Гойя возвращается к Инес, продолжающей писать каракулями. Он спрашивает, что случилось с ее ребенком, был ли это мальчик или девочка.
— Девочка, — отвечает она. — Маленькая девочка. Но они сразу же забрали ее у меня. Сразу же. Они унесли ее. Я не знаю, куда они ее дели. Помогите мне. Помогите.
Инес цепляется за художника, молит о помощи, собака лает, а Гойя ничего не слышит. Инес говорит, что ей нужен ребенок, только ее ребенок; она выпивает второй стакан вина, встает, снова садится и кричит:
— Надо помочь мне найти ребенка!
И тут появляется Долорес. Она входит через дверь, оставшуюся открытой. Гойя просит ее помочь отмыть лицо и тело Инес. Пусть она сходит за бельем, мылом и горячей водой. Женщины умеют это делать. И пусть еще захватит какую-нибудь одежду, всё равно что. Шерстяную.
Долорес сочувственно спрашивает, в чем дело. От этой бедняжки скверно пахнет. Кто она: нищенка? Сумасшедшая? Очередная жертва французских солдат, которые схватили и изнасиловали ее, как, по словам Долорес, и половину женщин Мадрида? Отчего она в таком состоянии?
Гойя не слышит и не отвечает. Скорее, скорее, говорит он. Это одна из моих знакомых, дочь умершего друга. Она может простудиться. Она рискует умереть. Кроме того, нужен врач. Надо будет позвать врача. В этом квартале есть врач?
Инес продолжает спрашивать у Гойи, что слышно о ее ребенке, о маленькой девочке, которую у нее отняли и которую она хочет снова увидеть. Больше ее ничто не волнует. Тело бывшей узницы ест и пьет само по себе. Она не жалуется и ни о чем не просит лично для себя. Ах да, еретичка. Она снова задает этот вопрос. Что значит еретичка? И ребенок, где он? Почему его забрали? Куда его дели? Ее ребенка, ее малышку? Долорес, прежде чем выйти и отправиться за бельем, спрашивает у Гойи, о каком ребенке идет речь. Не он ли, случайно, его отец?
Художник не слышит этого вопроса. Он говорит женщине, что нужно приготовить постель для Инес: нужен какой-нибудь
Гойя понимает, хотя и не слышит, что у Долорес какая-то проблема. Он берет две-три монеты и протягивает их ей. Дело тотчас же улаживается, проблема разрешается. Да да, она сделает то, что нужно. Не стоит волноваться, говорит Долорес. Она быстро спускается и снова поднимается в мастерскую.
Гойя спрашивает у Инес, правда ли то, что она только что рассказала.
— Да, — отвечает та, несколько раз кивнув, — да, это правда.

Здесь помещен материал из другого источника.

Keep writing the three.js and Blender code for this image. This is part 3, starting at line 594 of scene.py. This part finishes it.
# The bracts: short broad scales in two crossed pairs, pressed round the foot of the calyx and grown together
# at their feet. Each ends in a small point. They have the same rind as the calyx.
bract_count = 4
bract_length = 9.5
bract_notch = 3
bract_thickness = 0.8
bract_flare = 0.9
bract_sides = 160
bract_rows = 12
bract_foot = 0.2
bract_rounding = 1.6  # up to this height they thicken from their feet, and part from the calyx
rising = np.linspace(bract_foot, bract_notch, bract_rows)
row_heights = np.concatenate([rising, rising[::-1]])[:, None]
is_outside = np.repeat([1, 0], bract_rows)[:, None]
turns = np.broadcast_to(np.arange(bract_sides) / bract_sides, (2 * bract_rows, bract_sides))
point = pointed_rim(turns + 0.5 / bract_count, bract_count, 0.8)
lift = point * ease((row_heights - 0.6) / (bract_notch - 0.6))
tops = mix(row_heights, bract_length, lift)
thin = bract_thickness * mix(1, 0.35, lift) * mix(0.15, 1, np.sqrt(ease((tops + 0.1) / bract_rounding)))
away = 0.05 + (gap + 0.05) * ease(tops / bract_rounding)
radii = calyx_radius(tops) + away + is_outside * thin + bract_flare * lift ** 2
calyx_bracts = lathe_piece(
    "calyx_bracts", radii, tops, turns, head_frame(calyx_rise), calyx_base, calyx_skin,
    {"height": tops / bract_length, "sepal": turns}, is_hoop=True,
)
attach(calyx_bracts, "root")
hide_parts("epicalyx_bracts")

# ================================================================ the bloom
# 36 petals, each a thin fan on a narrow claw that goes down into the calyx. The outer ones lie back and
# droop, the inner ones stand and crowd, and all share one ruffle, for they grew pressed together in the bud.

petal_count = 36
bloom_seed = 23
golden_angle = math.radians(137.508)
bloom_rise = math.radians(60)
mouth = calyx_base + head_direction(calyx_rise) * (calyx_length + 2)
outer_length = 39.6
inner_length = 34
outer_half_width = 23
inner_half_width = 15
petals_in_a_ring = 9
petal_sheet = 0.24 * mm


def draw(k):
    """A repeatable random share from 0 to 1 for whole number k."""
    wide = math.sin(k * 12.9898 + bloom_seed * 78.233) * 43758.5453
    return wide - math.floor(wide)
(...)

— Вы готовы поклясться? Поклясться Богом, что это правда?
Инес клянется.
12
Переменчивое смутное время. Очередной мятеж вспыхивал то здесь, то там, а затем затухал. Испанское правительство обосновалось в Севилье. Король Жозеф, коронованный Бонапарт, которого его противники называли El rey intruse,«король-самозванец», покидал Мадрид в то самое время, когда Веллингтон, высадившийся в Португалии с английскими войсками, приближался к городу. Бонапарт вернулся в Мадрид, когда Веллингтон сбежал оттуда, страшась зимы.

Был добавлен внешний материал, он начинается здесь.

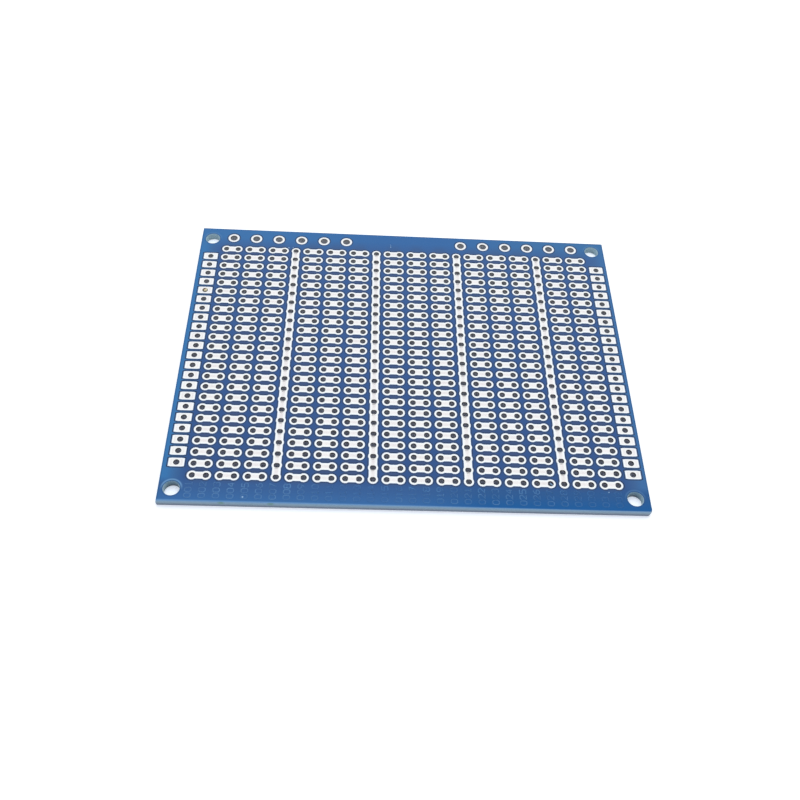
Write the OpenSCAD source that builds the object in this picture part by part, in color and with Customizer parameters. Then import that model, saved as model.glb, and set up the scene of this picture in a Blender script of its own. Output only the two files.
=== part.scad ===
// Joint-hole prototype board: a drilled glass-epoxy laminate with a solder mask and tinned pads on
// one side. The pads lie in columns of joined pairs between four bus strips that run front to
// back. A column of oblong pads stands along each side, and two rows of ring pads for screw
// terminals lie along the back. The board rests on its bare face, pads up, with its long side
// along X and its back edge towards +Y.

/* [Board] */
// Width of the board from left to right, at the middle of its thickness
board_w = 90.2; // [60:0.1:160]
// Depth of the board from front to back along its left side, at the middle of its thickness
board_d = 70.3; // [40:0.1:120]
// Thickness of the laminate
laminate_t = 1.6; // [0.8:0.1:2.4]
// How much shorter the right side is than the left one, because the back edge was cut askew
back_skew = 0.6; // [0:0.1:1]
// Thickness of the web between the scored grooves, where the board was snapped off its panel
web_t = 0.6; // [0.2:0.05:0.7]
// How far each face ends inside the web, because of the slope that its groove leaves
score_inset = 0.1; // [0.05:0.05:0.3]
// Size of the nick at the front right corner
corner_nick = 0.4; // [0.2:0.1:0.8]

/* [Mounting holes] */
// Distance from the side edges to the mounting holes, before their shift to the left
mount_edge_x = 2.65; // [2.3:0.05:3.2]
// How far the mounting holes lie left of the middle of the board
mount_shift = 0.15; // [0:0.05:0.3]
// Distance from the front edge to the front mounting holes
mount_edge_y = 2.7; // [2.3:0.1:3.6]
// Distance from the middle of the back edge to the back mounting holes
mount_back_y = 3; // [2.3:0.1:3.6]
// Diameter of the mounting holes
mount_hole_d = 3; // [2.2:0.1:3.4]
// Clearance between a mounting hole and the edge of the solder mask
mount_mask_gap = 0.05; // [0:0.05:0.2]

/* [Hole grid] */
// Distance between neighbouring holes
pitch = 2.54; // [2.3:0.01:5.08]
// How far the grid lies in front of the middle of the board
grid_forward = 0.38; // [0:0.01:0.6]
// How far the grid lies right of the middle of the board
grid_aside = 0.09; // [0:0.01:0.3]
// Least distance from the front edge to the middle of the row nearest to it
front_margin = 5; // [4:0.1:8]
// Least clearance between the ring pads and the lands in front of them
back_gap = 0.6; // [0.3:0.05:1]
// Least clearance between the edge pads and the lands beside them
side_gap = 0.5; // [0.3:0.05:0.7]
// Number of pad pairs side by side between two bus strips
block_pairs = 3; // [1:1:5]
// Diameter of the drilled component holes
hole_d = 1.1; // [0.7:0.05:1.2]

/* [Pads] */
// Thickness of the copper foil with its tin
pad_t = 0.05; // [0.03:0.01:0.1]
// Diameter of the round land about each hole
land_d = 1.95; // [1.5:0.05:2.1]
// Width of the bridge that joins the two lands of a pair
pair_bridge_w = 1.5; // [0.6:0.1:1.7]
// Width of a bus strip between its lands
bus_w = 1.6; // [0.8:0.1:1.8]
// Length of an oblong edge pad from left to right
edge_pad_l = 3.0; // [2:0.1:3]
// Width of an oblong edge pad from front to back
edge_pad_w = 1.92; // [1.4:0.02:2]
// Distance from the side edges to the outer ends of the edge pads
edge_pad_inset = 1.055; // [0.9:0.005:1.1]
// How far the left edge pads lie behind their rows, and the right ones in front
edge_pad_stagger = 0.15; // [0:0.01:0.2]

/* [Terminal pads] */
// Distance between neighbouring ring pads
terminal_pitch = 5; // [3.5:0.1:5.08]
// Distance between the two rows' nearest ring pads
terminal_gap = 25.6; // [15:0.1:60]
// Least distance from a side edge to the middle of the ring pad nearest to it
terminal_side = 7; // [6:0.1:12]
// How far the ring pads lie left of the middle of the board
terminal_shift = 0.2; // [0:0.05:0.3]
// Distance from the middle of the back edge to the line of ring pads
terminal_edge = 2.6; // [2.2:0.1:3]
// Diameter of a ring pad
terminal_land_d = 2.5; // [2:0.1:2.6]
// Diameter of the hole in a ring pad
terminal_hole_d = 1.5; // [1:0.1:1.7]

/* [Solder mask] */
// Thickness of the solder mask
mask_t = 0.03; // [0.02:0.01:0.05]
// Clearance between a pad and the edge of the mask
mask_gap = 0.1; // [0.05:0.01:0.15]

/* [Hidden] */
$fn = 48;

// Where the back edge lies at its middle.
back_y = (board_d - back_skew) / 2;
terminal_y = back_y - terminal_edge;
terminals = floor((board_w / 2 - terminal_side - terminal_gap / 2) / terminal_pitch) + 1;

// The rows fill the room on both sides of the grid's middle, and the columns the room between
// the edge pads. The board has as many whole blocks as fit, and then what fits of one more.
front_room = board_d / 2 - front_margin - grid_forward;
back_room = terminal_y - terminal_land_d / 2 - back_gap - land_d / 2 + grid_forward;
rows = floor(2 * min(front_room, back_room) / pitch) + 1;
side_room = board_w / 2 - edge_pad_inset - edge_pad_l - side_gap - land_d / 2;
column_room = floor(2 * side_room / pitch) + 1;
block_columns = 2 * block_pairs + 1;
bus_count = floor((column_room - 2) / block_columns);
last_pairs = min(block_pairs, floor((column_room - bus_count * block_columns) / 2));
pair_count = bus_count * block_pairs + last_pairs;
grid_columns = 2 * pair_count + bus_count;
// The edge pads stand beside every row but the first and the last.
edge_rows = rows - 2;
score_depth = (laminate_t - web_t) / 2;
// The scored slopes are cut a little past the faces and edges that they leave.
past = 1;

// Grid column of bus strip k, and of the first hole of pad pair k, both counted from 1.
function bus_column(k) = k * block_columns;
function pair_column(k) = 2 * (k - 1) + floor((k - 1) / block_pairs) + 1;

// Place of a grid column from left to right, and of a row from back to front.
function column_x(i) = (i - (grid_columns + 1) / 2) * pitch + grid_aside;
function row_y(j) = ((rows + 1) / 2 - j) * pitch - grid_forward;

function edge_pad_x(side) = side * (board_w / 2 - edge_pad_inset - edge_pad_l / 2) + grid_aside;
function edge_pad_y(side, j) = row_y(j + 1) - side * edge_pad_stagger;
function terminal_x(side, k) =
    side * (terminal_gap / 2 + (k - 1) * terminal_pitch) - terminal_shift;

// Corners of the board's outline, inset by d all round, from the front left one anticlockwise.
function outline_points(d) = let (
    skew = back_skew / board_w,
    nick = corner_nick - d * (2 - sqrt(2)),
    left = -board_w / 2 + d,
    right = board_w / 2 - d,
    front = -board_d / 2 + d,
    back_at_left = board_d / 2 - d * (sqrt(1 + skew * skew) + skew),
    back_at_right = board_d / 2 - back_skew - d * (sqrt(1 + skew * skew) - skew)
) [
    [left, front],
    [right - nick, front],
    [right, front + nick],
    [right, back_at_right],
    [left, back_at_left]
];

module at_mounting_holes() {
    for (side = [-1, 1], y = [-board_d / 2 + mount_edge_y, back_y - mount_back_y])
        translate([side * (board_w / 2 - mount_edge_x) - mount_shift, y]) children();
}

module at_edge_pads(side) {
    for (j = [1:edge_rows])
        translate([edge_pad_x(side), edge_pad_y(side, j)]) children();
}

module at_terminals(side) {
    for (k = [1:terminals])
        translate([terminal_x(side, k), terminal_y]) children();
}

module at_pair_rows(k) {
    for (j = [1:rows])
        translate([column_x(pair_column(k)) + pitch / 2, row_y(j)]) children();
}

// Two round lands and the bridge between them, grown by g for the mask's opening.
module pair_shape(g) {
    for (s = [-1, 1])
        translate([s * pitch / 2, 0]) circle(d = land_d + 2 * g);
    square([pitch, pair_bridge_w + 2 * g], center = true);
}

module pair_drilling() {
    for (s = [-1, 1])
        translate([s * pitch / 2, 0]) circle(d = hole_d);
}

// A strip from the first row to the last with a round land about each hole.
module bus_shape(g) {
    strip_l = row_y(1) - row_y(rows);
    translate([-bus_w / 2 - g, row_y(rows)]) square([bus_w + 2 * g, strip_l]);
    for (j = [1:rows])
        translate([0, row_y(j)]) circle(d = land_d + 2 * g);
}

module bus_drilling() {
    for (j = [1:rows])
        translate([0, row_y(j)]) circle(d = hole_d);
}

module edge_pad_shape(g) {
    square([edge_pad_l + 2 * g, edge_pad_w + 2 * g], center = true);
}

module all_drilling() {
    for (k = [1:pair_count])
        at_pair_rows(k) pair_drilling();
    for (k = [1:bus_count])
        translate([column_x(bus_column(k)), 0]) bus_drilling();
    for (side = [-1, 1]) {
        at_edge_pads(side) circle(d = hole_d);
        at_terminals(side) circle(d = terminal_hole_d);
    }
    at_mounting_holes() circle(d = mount_hole_d);
}

// The wedge that the scoring wheel takes off one edge of the top face, cut along the edge from
// point a to point b with the board on its left.
module score_wedge(a, b) {
    run = b - a;
    l = norm(run);
    slope = score_inset / score_depth;
    translate([a[0], a[1], 0])
        rotate([0, 0, atan2(run[1], run[0])])
            translate([-past, 0, 0])
                rotate([90, 0, 90])
                    linear_extrude(l + 2 * past)
                        polygon([
                            [0, -score_depth],
                            [score_inset + past * slope, past],
                            [-past, past],
                            [-past, -score_depth]
                        ]);
}

module score_wedges() {
    p = outline_points(0);
    for (n = [0:len(p) - 1])
        score_wedge(p[n], p[(n + 1) % len(p)]);
}

module laminate() {
    color([0.74, 0.78, 0.70])
        difference() {
            linear_extrude(laminate_t)
                difference() {
                    polygon(outline_points(0));
                    all_drilling();
                }
            translate([0, 0, laminate_t]) score_wedges();
            mirror([0, 0, 1]) score_wedges();
        }
}

module solder_mask() {
    color([0.10, 0.33, 0.62])
        translate([0, 0, laminate_t])
            linear_extrude(mask_t)
                difference() {
                    polygon(outline_points(score_inset));
                    for (k = [1:pair_count])
                        at_pair_rows(k) pair_shape(mask_gap);
                    for (k = [1:bus_count])
                        translate([column_x(bus_column(k)), 0]) bus_shape(mask_gap);
                    for (side = [-1, 1]) {
                        at_edge_pads(side) edge_pad_shape(mask_gap);
                        at_terminals(side) circle(d = terminal_land_d + 2 * mask_gap);
                    }
                    at_mounting_holes() circle(d = mount_hole_d + 2 * mount_mask_gap);
                }
}

// Tinned foil on the top face.
module foil() {
    color([0.86, 0.87, 0.88])
        translate([0, 0, laminate_t])
            linear_extrude(pad_t) children();
}

module pad_pairs(k) {
    foil()
        at_pair_rows(k)
            difference() {
                pair_shape(0);
                pair_drilling();
            }
}

module bus_strip(k) {
    foil()
        translate([column_x(bus_column(k)), 0])
            difference() {
                bus_shape(0);
                bus_drilling();
            }
}

module edge_pads(side) {
    foil()
        at_edge_pads(side)
            difference() {
                edge_pad_shape(0);
                circle(d = hole_d);
            }
}

module terminal_pads(side) {
    foil()
        at_terminals(side)
            difference() {
                circle(d = terminal_land_d);
                circle(d = terminal_hole_d);
            }
}

laminate();
solder_mask();
for (k = [1:pair_count])
    pad_pairs(k);
for (k = [1:bus_count])
    bus_strip(k);
edge_pads(-1);  // edge_pads_left
edge_pads(1);  // edge_pads_right
terminal_pads(-1);  // terminal_pads_left
terminal_pads(1);  // terminal_pads_right
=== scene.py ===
import math

import bmesh
import bpy
from mathutils import Matrix, Vector

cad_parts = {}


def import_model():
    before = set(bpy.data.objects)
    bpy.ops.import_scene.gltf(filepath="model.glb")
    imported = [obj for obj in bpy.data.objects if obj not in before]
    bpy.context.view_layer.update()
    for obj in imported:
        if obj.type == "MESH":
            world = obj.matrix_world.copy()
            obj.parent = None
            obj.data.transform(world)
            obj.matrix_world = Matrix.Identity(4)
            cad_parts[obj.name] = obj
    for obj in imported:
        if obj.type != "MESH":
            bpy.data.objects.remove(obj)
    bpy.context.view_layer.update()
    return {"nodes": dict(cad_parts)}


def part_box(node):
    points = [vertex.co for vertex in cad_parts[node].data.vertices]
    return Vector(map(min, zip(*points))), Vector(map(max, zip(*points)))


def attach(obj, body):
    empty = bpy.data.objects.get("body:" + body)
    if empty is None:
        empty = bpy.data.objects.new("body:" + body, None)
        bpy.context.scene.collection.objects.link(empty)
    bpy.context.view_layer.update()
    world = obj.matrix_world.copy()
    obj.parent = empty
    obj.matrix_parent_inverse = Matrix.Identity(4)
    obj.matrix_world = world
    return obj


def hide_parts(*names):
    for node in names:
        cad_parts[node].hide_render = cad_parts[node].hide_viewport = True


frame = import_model()

MM = 0.001

# Board, as the frame gives it
BOARD_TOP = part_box("laminate")[1][2]
MASK_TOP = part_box("solder_mask")[1][2]
PAD_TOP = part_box("pad_pairs_1")[1][2]
BOARD_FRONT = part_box("laminate")[0][1]

# Hole grid and pads
PITCH = 2.54 * MM
ROWS = 24
PAIR_COLUMNS = 14
PAIRS_IN_BLOCK = 3
BUSES = 4
HOLE_R = 0.55 * MM
LAND_R = 0.975 * MM
PAIR_BRIDGE = 1.5 * MM
BUS_BRIDGE = 1.6 * MM
EDGE_PAD = (3.0 * MM, 1.92 * MM)
EDGE_PAD_CORNER = 0.04 * MM
RING_R, RING_HOLE_R = 1.25 * MM, 0.75 * MM
TERMINAL_PITCH = 5.0 * MM
RINGS = 6
MASK_GAP = 0.1 * MM
MOUNT_MIDDLE = (-0.15 * MM, -0.3 * MM)
MOUNT_HALF_PITCH = (42.45 * MM, 32.15 * MM)

# Edges of the top face, each as its distance from the middle of the board and its slope along x
FRONT_EDGE, FRONT_SLOPE = 35.046 * MM, 0.0026
BACK_EDGE, BACK_SLOPE = 34.757 * MM, -0.0074
SIDE_EDGE = 45.0 * MM

# Where the rows of pads give way to the bare margins
SIDE_MARGIN = (40.5 * MM, 44 * MM)
BACK_MARGIN = (29 * MM, 32.5 * MM)
FRONT_MARGIN = (-30 * MM, -31.5 * MM)

# Height and rounding of the tin on a pad
FOIL_T = PAD_TOP - BOARD_TOP
SHOULDER_IN, SHOULDER_Z = 0.035 * MM, 0.62 * FOIL_T
CROWN_IN = 0.235 * MM
LIP_IN = 0.06 * MM

# Steps round a pad with no bridge, and two points that count as one
PLAIN_STEPS = 24
MERGE = 0.001 * MM


def low(name):
    """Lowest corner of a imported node's box."""
    return Vector(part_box(name)[0])


def high(name):
    """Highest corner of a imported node's box."""
    return Vector(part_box(name)[1])


# Places of the pads, taken from the frame's own boxes
FIRST_PAIR_X = (low("pad_pairs_1").x + high("pad_pairs_1").x) / 2
FIRST_ROW_Y = high("pad_pairs_1").y - LAND_R
GRID_Y = FIRST_ROW_Y - (ROWS - 1) / 2 * PITCH
FIRST_BUS_X = (low("bus_strip_1").x + high("bus_strip_1").x) / 2
BLOCK_STEP = (2 * PAIRS_IN_BLOCK + 1) * PITCH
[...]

Разноречивые слухи противоборствовали, подобно солдатам. Как ни странно, вся Европа, казалось, зависела от личной судьбы Наполеона. Вечером никто не мог точно сказать, доживут ли до следующего утра правосудие, законность, порядок и власть. После Сарагосы французские генералы взяли Кордову и Гренаду, но было невозможно установить в пределах Испании четкие границы между покорными и бунтующими областями. «Просвещенные» люди то ликовали, то впадали в уныние, порой на протяжении одной и той же недели. Семьи распадались, друзья враждовали. Одни радовались краху инквизиции, другие беспрестанно устраивали крестные ходы в честь той или иной Пресвятой Девы.

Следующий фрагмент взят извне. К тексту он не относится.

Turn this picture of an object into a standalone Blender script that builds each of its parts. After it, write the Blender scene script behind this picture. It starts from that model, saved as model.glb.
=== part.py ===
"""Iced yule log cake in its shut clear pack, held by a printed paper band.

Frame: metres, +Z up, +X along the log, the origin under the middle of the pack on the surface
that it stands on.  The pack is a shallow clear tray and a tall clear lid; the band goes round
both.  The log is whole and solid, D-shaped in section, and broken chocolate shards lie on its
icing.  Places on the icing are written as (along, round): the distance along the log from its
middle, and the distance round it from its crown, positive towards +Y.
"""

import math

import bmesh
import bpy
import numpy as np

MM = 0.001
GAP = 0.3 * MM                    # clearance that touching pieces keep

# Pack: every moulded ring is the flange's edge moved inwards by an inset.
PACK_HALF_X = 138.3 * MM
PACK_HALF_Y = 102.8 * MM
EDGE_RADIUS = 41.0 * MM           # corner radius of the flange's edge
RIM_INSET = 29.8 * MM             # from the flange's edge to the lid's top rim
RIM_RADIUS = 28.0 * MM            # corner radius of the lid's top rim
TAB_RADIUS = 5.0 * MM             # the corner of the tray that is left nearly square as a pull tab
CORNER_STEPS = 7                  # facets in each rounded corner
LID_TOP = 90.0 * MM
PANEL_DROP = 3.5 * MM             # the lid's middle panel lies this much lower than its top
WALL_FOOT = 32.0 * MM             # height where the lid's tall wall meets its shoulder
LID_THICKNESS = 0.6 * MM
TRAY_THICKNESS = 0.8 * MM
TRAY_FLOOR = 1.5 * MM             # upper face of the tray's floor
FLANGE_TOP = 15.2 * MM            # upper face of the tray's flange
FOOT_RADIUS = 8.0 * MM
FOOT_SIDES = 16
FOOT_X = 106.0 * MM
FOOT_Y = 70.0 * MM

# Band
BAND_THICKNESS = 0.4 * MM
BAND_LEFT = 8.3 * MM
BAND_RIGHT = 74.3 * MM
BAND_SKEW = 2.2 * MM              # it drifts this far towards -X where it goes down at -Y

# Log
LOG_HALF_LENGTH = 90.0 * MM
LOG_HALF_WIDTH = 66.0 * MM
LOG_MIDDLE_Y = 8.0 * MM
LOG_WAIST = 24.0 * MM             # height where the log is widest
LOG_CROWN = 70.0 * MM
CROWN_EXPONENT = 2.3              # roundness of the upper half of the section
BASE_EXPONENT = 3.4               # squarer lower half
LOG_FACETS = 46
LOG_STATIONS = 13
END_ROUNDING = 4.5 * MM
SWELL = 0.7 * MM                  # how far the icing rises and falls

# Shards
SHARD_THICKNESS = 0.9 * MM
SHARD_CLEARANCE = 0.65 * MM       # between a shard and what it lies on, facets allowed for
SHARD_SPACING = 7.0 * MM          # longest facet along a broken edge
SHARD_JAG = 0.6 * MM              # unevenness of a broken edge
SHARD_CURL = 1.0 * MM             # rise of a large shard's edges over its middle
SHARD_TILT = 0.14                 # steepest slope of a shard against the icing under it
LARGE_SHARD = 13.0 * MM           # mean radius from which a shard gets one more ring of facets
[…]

В королевском дворце Мадрида то и дело менялись хозяева и внутреннее убранство. Вечером со стен снимали одни портреты, утром приносили другие. Предметы обстановки уносили в подвалы. Убирали распятия, россыпи крестов, вешали новые гардины и обивали мебель другой тканью. Следовало ли заменить испанских орлов наполеоновскими? По этому поводу велись жаркие споры. «Зачем их менять? — говорили одни. — Все короли считают себя орлами!» «Да, — отвечали другие, — но не все являются таковыми». Итак, орлы тоже воевали между собой. В первую очередь орлы.